24'üncü Dönemin son dakikalarındaki son konuşmamızı yapacağız. Dört yıl çok hızlı ve fırtınalı geçti. Geriye dönüp baktığımızda, içerisinde heyecanların, sevinçlerin, acıların, kâbusların olduğu bir rüya görmüş gibiyiz; bir rüyadan bugün uyanmış gibiyiz. Keşke, bütün bu rüyanın içerisine güzel şeyleri sığdırmış olsaydık ama hayatın doğal akışı içerisinde bunu başarmak tabii ki mümkün olmayabilir. Önemli olan buradan gittikten sonra peşinde birkaç olumlu, hayırlı cümle bırakabilmektir. Önemli olan, buradan gittikten sonra halkının arasına başı dik, alnı ak bir şekilde gidebilmektir. Bunu başarmış olan milletvekillerinin dünyanın en mutlu insanları olduğunu düşündüğümü buradan belirtmek istiyorum.
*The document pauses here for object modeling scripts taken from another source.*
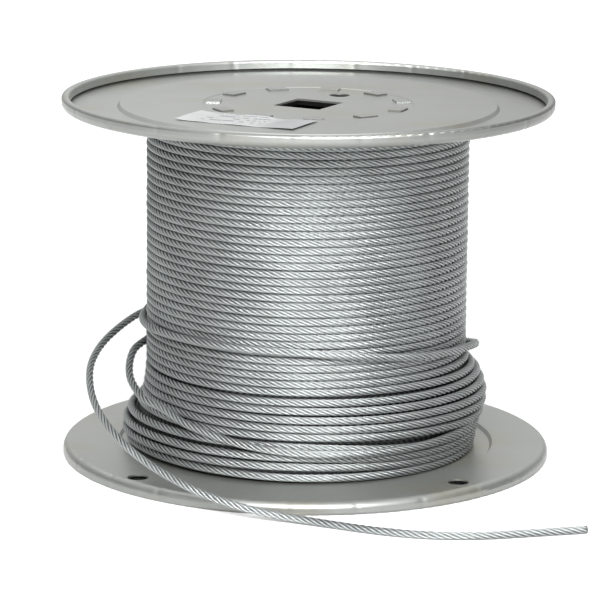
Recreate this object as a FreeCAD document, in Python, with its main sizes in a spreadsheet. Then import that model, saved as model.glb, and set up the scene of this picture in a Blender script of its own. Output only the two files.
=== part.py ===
# Reel of galvanized aircraft cable.
# Millimetres, +Z up.  Origin: centre of the lower flange's rim, on the surface the reel stands on.
# The reel's axis is +Z; the free end of the cable lies toward -Y and +X.
import FreeCAD, Part
import Sketcher
import math
import os

doc = FreeCAD.newDocument("CableReel")
V = FreeCAD.Vector

# ---------------------------------------------------------------- dimensions
sheet = doc.addObject("Spreadsheet::Sheet", "Dims")
DIMS = [
    ("flange_radius", 152.4),       # outside of each flange's rim
    ("reel_height", 226.4),         # rim to rim
    ("rim_height", 8.0),            # edge of the hem to the inner face of the outer annulus
    ("sheet_gauge", 1.0),           # pressed sheet
    ("corner_radius", 4.4),         # outside bend between rim and annulus
    ("fold_radius", 1.6),           # outside bend of the hem
    ("hem_width", 5.0),             # rim wall to the back of the hem
    ("hem_depth", 5.2),             # height of the hem's free edge
    ("panel_radius", 117.0),        # edge of the panel pressed outward
    ("panel_step", 2.0),            # how far the panel stands outward
    ("hub_radius", 65.1),           # edge of the seat the drum stands on
    ("hub_step", 0.6),              # how far the seat is set inward
    ("arbor_side", 32.0),           # square arbor hole, across flats
    ("arbor_wall", 1.0),            # drawn lip round the arbor hole
    ("arbor_lip", 4.0),             # height of the drawn lip, sheet included
    ("pin_radius", 6.4),            # drive pin hole
    ("pin_offset", 41.0),           # drive pin hole's distance from the axis
    ("lead_radius", 6.4),           # lead hole near the lower flange's rim
    ("lead_offset_a", 138.0),       # lead holes' distances from the axis
    ("lead_offset_b", 141.3),
    ("drum_radius", 63.0),          # outside of the drum
    ("drum_wall", 1.0),
    ("tab_count", 11),
    ("tab_width", 12.6),
    ("tab_reach", 8.5),             # from the drum's outside, toward the axis
    ("slot_gap", 0.3),
    ("cable_diameter", 4.76),
    ("turn_count", 44),
    ("pack_radius", 100.2),          # outside of the neat outer turns
    ("pack_gap", 7.0),              # reel's end to the first turn
    ("label_length", 78.0),
    ("label_width", 35.0),
    ("label_gauge", 0.3),
    ("tab_turn", 11.5),             # degrees about +Z, first tab
    ("arbor_turn", 16.5),           # degrees about +Z, first corner of the arbor hole
    ("pin_turn", 61.7),
    ("lead_turn_a", -48.0),
    ("lead_turn_b", -135.5),
]
D = {}
for row, (name, value) in enumerate(DIMS, start=1):
    cell = "A%d" % row
    sheet.set(cell, str(value))
    sheet.setAlias(cell, name)
    D[name] = float(value)
doc.recompute()


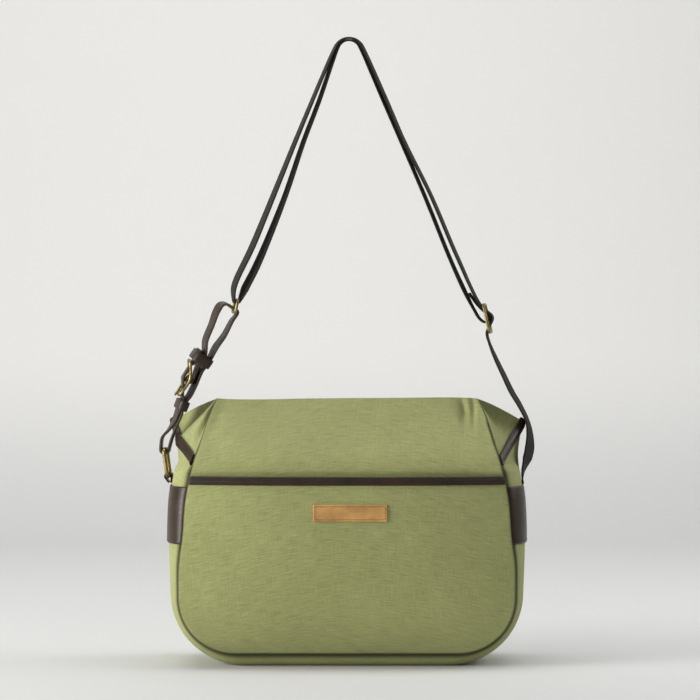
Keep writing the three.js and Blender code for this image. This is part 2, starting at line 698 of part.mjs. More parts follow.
function addBelt() {
  const halfBuckle = buckleLength / 2;
  const onBar = buckleWire / 2 + gap + beltPly / 2;
  const upperStack = 3 * beltPly + 2 * gap + keeperSlack.upper;
  const upperPly = upperStack / 2 - 1.25 * gap - beltPly / 2;
  const lowerPly = nextPly / 2;
  const lowBar = sideRing.length / 2;
  const highBar = -strapRing.length / 2;
  const onLowBar = sideRing.wire / 2 + gap + beltPly / 2;
  const onHighBar = strapRing.wire / 2 + gap + beltPly / 2;
  const overFold = onBar + nextPly;
  const stations = [
    ...round(buckle, 0, 0, onBar, -15, -180),
    upperKeeper.station(-keeperHeight * 0.3, 0),
    upperKeeper.station(keeperHeight * 0.5, 0),
    ...freePly(OUTER_PLY_TOP),
    ...round(high, highBar, 0, onHighBar, 60, -165 + 360).slice(1),
    ...freePly(INNER_PLY_TOP),
    upperKeeper.station(keeperHeight / 2, -upperPly),
    upperKeeper.station(-keeperHeight / 2, -upperPly),
    ...freePly(INNER_PLY_MIDDLE),
    lowerKeeper.station(keeperHeight / 2, -lowerPly),
    lowerKeeper.station(-keeperHeight / 2, -lowerPly),
    ...freePly(INNER_PLY_FOOT),
    ...round(low, lowBar, 0, onLowBar, -170, -10),
    ...freePly(OUTER_PLY_FOOT),
    lowerKeeper.station(-keeperHeight / 2, lowerPly),
    lowerKeeper.station(keeperHeight / 2, lowerPly),
    buckle.station(-halfBuckle, buckleBow - onBar - gap),
    ...round(buckle, 0, 0, overFold, -25, 25),
    buckle.station(halfBuckle, buckleBow - onBar - gap),
    upperKeeper.station(-keeperHeight * 0.5, upperPly - 3.5 * gap),
    upperKeeper.station(keeperHeight * 0.7, upperPly),
  ];
  const strip = sweep(stations, oblong(beltWidth, beltPly), beltStep);

  // The prong hooks round the buckle's middle bar and lies on its lower bar, through a slot and a hole.
  const hook = buckleWire / 2 + gap + prongWire / 2;
  const prongRise = Math.atan2(buckleBow, halfBuckle);
  const prongPath = [
    ...round(buckle, 0, 0, hook, prongHook, degrees(prongRise)),
    buckle.station(-halfBuckle - prongEnd, buckleBow + hook + prongEnd * Math.tan(prongRise)),
  ];
  const prong = sweep(prongPath, circle(prongWire / 2), beltLength);
  const hole = sweep(prongPath, circle(prongWire / 2 + gap), beltLength);
  const slotRadius = overFold - (beltPly + gap) / 2;
  const slot = new THREE.CylinderGeometry(slotRadius, slotRadius, prongSlot, 20);
  const upright = new THREE.Matrix4().makeBasis(buckle.along, buckle.across, buckle.out);
  slot.deleteAttribute("uv");
  slot.applyMatrix4(upright.setPosition(buckle.centre));
  const cut = toManifold(strip).subtract(toManifold(hole).add(toManifold(slot)));
  add("belt", "trim", toGeometry(cut));
  add("buckle_prong", "brass", prong);

  const buckleSize = { width: buckleWidth, length: buckleLength, wire: buckleWire, corner: buckleCorner };
  add("belt_buckle", "brass", barredRing(buckle, { ...buckleSize, bow: buckleBow }));
  add("upper_keeper", "trim", keeperOf(upperKeeper, upperStack));
  add("lower_keeper", "trim", keeperOf(lowerKeeper, 2 * beltPly + 3 * gap + keeperSlack.lower));
  for (const [name, frame, size] of [["side_ring", low, sideRing], ["strap_ring", high, strapRing]]) {
    add(name, "brass", ringOf(frame, size));
  }
}

// The leather loop that holds the side ring: both its legs stand on the left patch's top edge.
function addRingTab() {
  const onTab = sideRing.wire / 2 + gap + tabPly / 2;
  const foot = patchTop + tabPly;
  const wall = gussetHalf(foot, -1) + 2 * gap + tabPly / 2;
  const inner = frameAt(-wall, foot, 0, 0, -1);
  const outer = frameAt(-wall - tabPly - gap, foot, 0, 0, -1);
  const stations = [
    inner.station(0, 0),
    ...round(low, -sideRing.length / 2, 0, onTab, 180 + 30, -30),
    outer.station(0, 0),
  ];
  add("ring_tab", "trim", sweep(stations, oblong(tabWidth, tabPly), beltStep));
}

function addStrap() {
  const apex = point(hangShift, 0, hangHeight - hangRadius);
  const ringBar = high.at(strapRing.length / 2, 0);
  const halfSlider = sliderLength / 2;
  const nextWeb = webbing + gap;
  const slider = frameAt(sliderPlace.x, sliderPlace.z, sliderPlace.lean, sliderPlace.turn, 1);
  const onBar = sliderWire / 2 + gap + webbing / 2;
  const onRing = strapRing.wire / 2 + gap + webbing / 2;
  const topOfSlider = slider.at(halfSlider, 0);

  // A ply over the top, as an arc between the directions of the two legs
  const overTop = (radius, from, to) =>
    steps(8, radians(from), radians(to)).map((angle) => {
      const outward = point(Math.sin(angle), 0, Math.cos(angle));
      const turn = radians(legTurn);
      const w = point(0, Math.cos(turn), 0).addScaledVector(outward, Math.sin(turn));
      return { p: apex.clone().addScaledVector(outward, radius), w };
    });
  const innerRadius = hangRadius + webbing / 2;
  const outerRadius = innerRadius + nextWeb;
  const leaves = slider.at(-halfSlider, -onBar);
  const foot = patchTop + gap;
  const anchor = point(gussetHalf(foot, 1) + gap + webbing / 2, 0, foot);
  const footRows = [...STRAP_FOOT, { down: 1, out: 0, turn: 0 }];
  const stations = [
    slider.station(halfSlider + sewnEnd, -onBar - 4 * nextWeb),
    slider.station(halfSlider, -onBar - nextWeb - gap),
    ...round(slider, 0, 0, onBar, 20, -110),
    slider.station(-onBar - gap, -onBar),
    slider.station(gap, -onBar - 2 * nextWeb + gap),
    slider.station(halfSlider, -onBar - 4 * nextWeb + gap),
    ...stretch(apex, topOfSlider, 1, RIGHT_INNER, plySpread),
    ...overTop(innerRadius, legAngle, -legAngle),
    ...stretch(apex, ringBar, -1, LEFT_INNER, plySpread),
    ...round(high, strapRing.length / 2, 0, onRing, -180, 0),
    ...stretch(apex, ringBar, -1, LEFT_OUTER, plySpread),
    ...overTop(outerRadius, -legAngle, legAngle),
    ...stretch(apex, topOfSlider, 1, RIGHT_OUTER, plySpread),
    slider.station(halfSlider, -onBar - gap),
    ...round(slider, 0, 0, onBar + nextWeb, 30, -30),
    slider.station(-halfSlider, -onBar - gap),
    ...stretch(leaves, anchor, 1, footRows, strapKick),
  ];
  add("strap", "webbing", sweep(stations, oblong(webbingWidth, webbing), webbingStep));

  const size = { width: sliderWidth, length: sliderLength, wire: sliderWire, corner: sliderWire };
  add("slider", "brass", barredRing(slider, size));
}

addBody();
addPocket();
addTrims();
addBelt();
addRingTab();
addStrap();
bag.position.set(-hangShift, 0, -hangHeight);

export default everything;
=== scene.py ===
"""Looks of the canvas shoulder bag: cloth, leather, webbing, brass and stitches over its CAD frame.

Shapes are worked out in millimetres with the bag standing on z = 0 and its middle at x = 0. SHIFT then takes
them to the part's own frame, whose origin is the underside of the strap's top.
"""

import math

import bpy
import numpy as np
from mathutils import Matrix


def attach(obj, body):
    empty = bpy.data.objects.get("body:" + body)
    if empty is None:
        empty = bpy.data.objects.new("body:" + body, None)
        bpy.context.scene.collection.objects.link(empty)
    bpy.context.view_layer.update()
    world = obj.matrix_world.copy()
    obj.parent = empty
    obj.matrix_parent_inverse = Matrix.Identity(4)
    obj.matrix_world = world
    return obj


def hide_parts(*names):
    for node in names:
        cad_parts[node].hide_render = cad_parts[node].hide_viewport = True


SHIFT = np.array([-2.0, 0.0, -620.0])
STEP = 1

# Body
CANVAS, LEATHER, GAP = 1.6, 1.4, 0.5
BAG_HEIGHT, BAG_WIDTH, BAG_DEPTH = 262.5, 354, 124
RIDGE_LENGTH, MOUTH_WIDTH = 260, 18
SEAM_FOOT, SEAM_CORNER, GUSSET_CORNER = 13, 56, 72
BOTTOM_FLAT, SIDE_FLAT = 0.6, 0.15
HIP_HEIGHT = 202
EARS = {-1: {"reach": 177, "height": 239, "fold": 1, "tuck": 5, "puff": 3, "puff_at": 0.6, "arch": 0},
        1: {"reach": 176, "height": 238, "fold": 4, "tuck": 0, "puff": 3.2, "puff_at": 0.84, "arch": 1.7}}
EAR_FLARE, EAR_FOOT, EAR_SOFT = 1.7, 190, 0.16
TUCK_AT, TUCK_WIDE, PUFF_WIDE = 0.88, 0.1, 0.14
GROOVE_FADES = (236, 246)
PANEL_CROWN, RIDGE_WAVE, RIDGE_TILT = 9, 0.5, 1.6
FOLD_AT, FOLD_WIDE, FOLD_TILT = 0.35, 0.2, 53
POCKET_TOP, POCKET_STAND, TRIM_HEIGHT = 186, 8, 7
LABEL_WIDTH, LABEL_HEIGHT, LABEL_FOOT, LABEL_SHIFT = 72, 16.5, 144.5, 3
PATCH_FOOT, PATCH_TOP = 121, 177
END_TRIM_WIDTH = 10

# Strap
HANG_HEIGHT, HANG_SHIFT, HANG_RADIUS = 620, 2, 11.4
WEBBING_WIDTH, WEBBING, PLY_SPREAD = 25, 1.8, 15
STRAP_KICK, SEWN_END, LEG_ANGLE, LEG_TURN = 19, 14.5, 64, 8
SLIDER = {"x": 140.3, "z": 342.7, "lean": -12.9, "turn": 7,
          "width": 31, "length": 28, "wire": 3, "corner": 3}

# Belt
BELT_WIDTH, BELT_PLY = 18, 2.6
SIDE_RING = {"x": -180, "z": 198.5, "lean": -8, "turn": -2,
             "width": 26, "length": 27, "wire": 4, "corner": 4.5}
STRAP_RING = {"x": -111.7, "z": 354.8, "lean": 12, "turn": 8,
              "width": 29.5, "length": 12.6, "wire": 3, "corner": 3}
BUCKLE_SIZE = {"width": 23.5, "length": 36, "wire": 3, "corner": 4, "bow": 5.5}
PRONG_WIRE, PRONG_END, PRONG_HOOK = 2.2, 1.6, 240
KEEPER_HEIGHT, UPPER_SLACK, LOWER_SLACK = 10, 8.6, 1
TAB_WIDTH, TAB_PLY = 15, 1.6

# Side outline: up, spread, band, depth, crown
OUTLINE = np.array([
    (0.05, 0.739, 0.983, 0.81, 0), (0.15, 0.745, 0.985, 0.925, 0.55), (0.264, 0.745, 0.989, 0.965, 0.9),
    (0.383, 0.735, 0.996, 1, 1), (0.487, 0.66, 1, 1, 1), (0.613, 0.609, 0.994, 0.962, 0.9),
    (0.686, 0.539, 0.981, 0.925, 0.8), (0.774, 0.424, 0.966, 0.83, 0.65), (0.835, 0.315, 0.964, 0.65, 0.5),
    (0.895, 0.222, 0.964, 0.415, 0.35), (0.95, 0.115, 0.964, 0.208, 0.2), (1, 0, 0.964, 0, 0)])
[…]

Tabii, son derece zorlu bir dört yıl geçirdik. Meclis gerilimle başladı, 1 milletvekilinin milletvekilliğinin düşürülmesi, muhalefet partilerine mensup milletvekillerinin cezaevlerinde tutulması ayıbıyla başladı ve maalesef, bu gerilim, dört yıllık yasama sürecinin neredeyse tamamına yansıdı. Çok geç olarak bu ayıp ortadan kaldırıldı ama keşke hiç yaşanmamış ve demokrasi tarihimize bir ayıp olarak bu sorun kazınmamış olsaydı.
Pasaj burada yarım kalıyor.